Growth stocks represent companies with a strong potential for expansion and revenue generation. These stocks can outperform the market during inflationary times, as their earnings typically grow faster than the inflation rate. 

By investing in growth stocks, you’re positioning yourself to benefit from their potential to deliver inflation-beating returns. 

  • Consider Dividend-Paying Stocks 

Dividend-paying stocks can offer a steady income stream, helping to counterbalance the effects of inflation. 

Companies with a history of increasing dividends over time are particularly attractive, as this signals their ability to adapt and thrive in various economic conditions.

Be sure to reinvest those dividends to harness the power of compounding and stay protected. 

  • Opt For Short-Term Bonds 

Inflation can be particularly harmful to long-term bonds, as their fixed interest payments lose value over time. To minimize this risk, consider allocating a portion of your portfolio to short-term ones. These have shorter maturity periods, which allow you to reinvest the principal more frequently and capture higher interest rates as they rise alongside inflation. 

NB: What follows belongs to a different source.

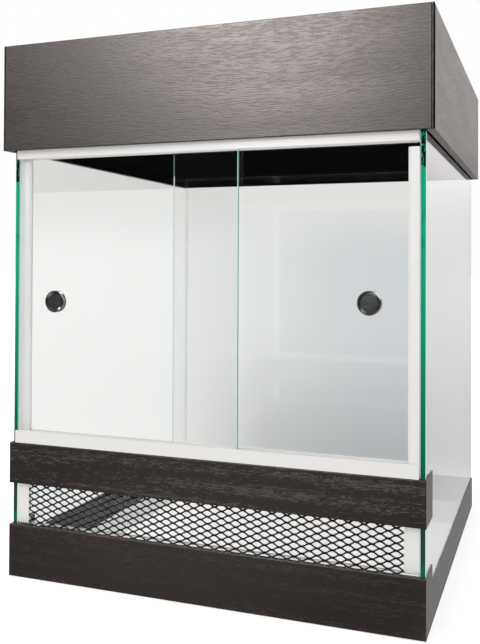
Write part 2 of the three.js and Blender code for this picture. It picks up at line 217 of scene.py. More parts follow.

In inflationary environments, the advice of a financial professional can be invaluable. They can help create customized investment strategies that account for individual risk tolerance, investment objectives, and time horizons, ensuring that a portfolio is well-positioned to weather the effects of inflation. 

Know What To Do

Understanding the impact of inflation on investments is crucial for investors seeking to preserve and grow their wealth. Investors can make informed decisions and implement strategies to protect their portfolios by focusing on various asset classes and their susceptibility to inflation.

A well-rounded approach combining knowledge, diversification, and professional expertise can go a long way in securing any investment portfolio’s long-term health and stability.